While Gaza may join the next military clash with Israel, if and when it happens, the immediate risks lie in the terror attacks coming out of the West Bank and in the growing religious tensions around the complex situation at the Temple Mount.

The attacker from the Neveh Yaakov shooting is already being hailed as a national hero in East Jerusalem and the West Bank. In many Palestinian cities, there were celebrations over the massacre of defenseless civilians who were shot near a synagogue. These will inspire more young people to do the same, and the next few days are exceptionally critical.

Even more so than in recent years, the security establishment is operating under the possibility of a major turn of events, a possible dramatic incident leading to an all-out explosion in the form of a third intifada. This hasn’t happened yet mainly because the hundreds of young people carrying out the attacks weren’t joined by a large mass of supporters who came out to the streets looking to clash with Israelis.

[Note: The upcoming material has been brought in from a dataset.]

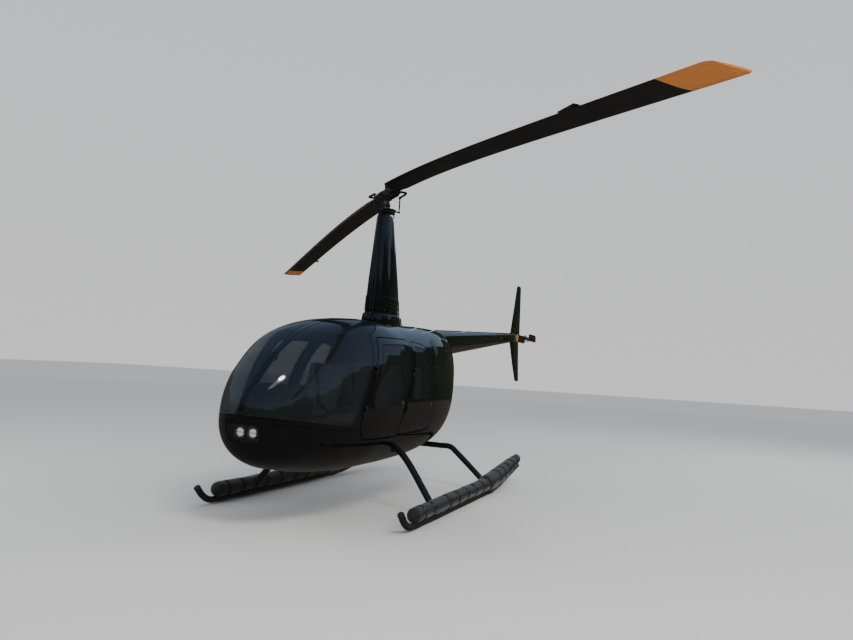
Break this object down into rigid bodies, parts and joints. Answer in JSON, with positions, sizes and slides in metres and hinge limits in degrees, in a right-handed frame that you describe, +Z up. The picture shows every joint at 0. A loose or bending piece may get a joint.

Now it seems that the necessary ingredients for the next explosion are gradually accumulating. It’s no surprise that the Biden administration is sending over his senior officials. Along with the justified concern in Washington about the new government’s attempts to change the rules of democracy, the Americans are extremely disturbed by the prospect of a widespread flare-up in the Palestinian arena.

Michael Milshtein, a researcher of Palestinian studies at Tel Aviv University and Reichmann University, told Haaretz that Israel should try to take advantage of U.S. Secretary of State Anthony Blinken’s visit to the region early next week to convince the Palestinian Authority to cancel its suspension of security coordination. The authority’s decision, which was essentially declarative, was made on Thursday in protest of the operation in Jenin.

Milshtein described Netanyahu’s visit to Jordan earlier last week as an appropriate step and recommended trying to court more moderate Arab countries, such as Egypt and Morocco, in an effort to calm the atmosphere ahead of Ramadan.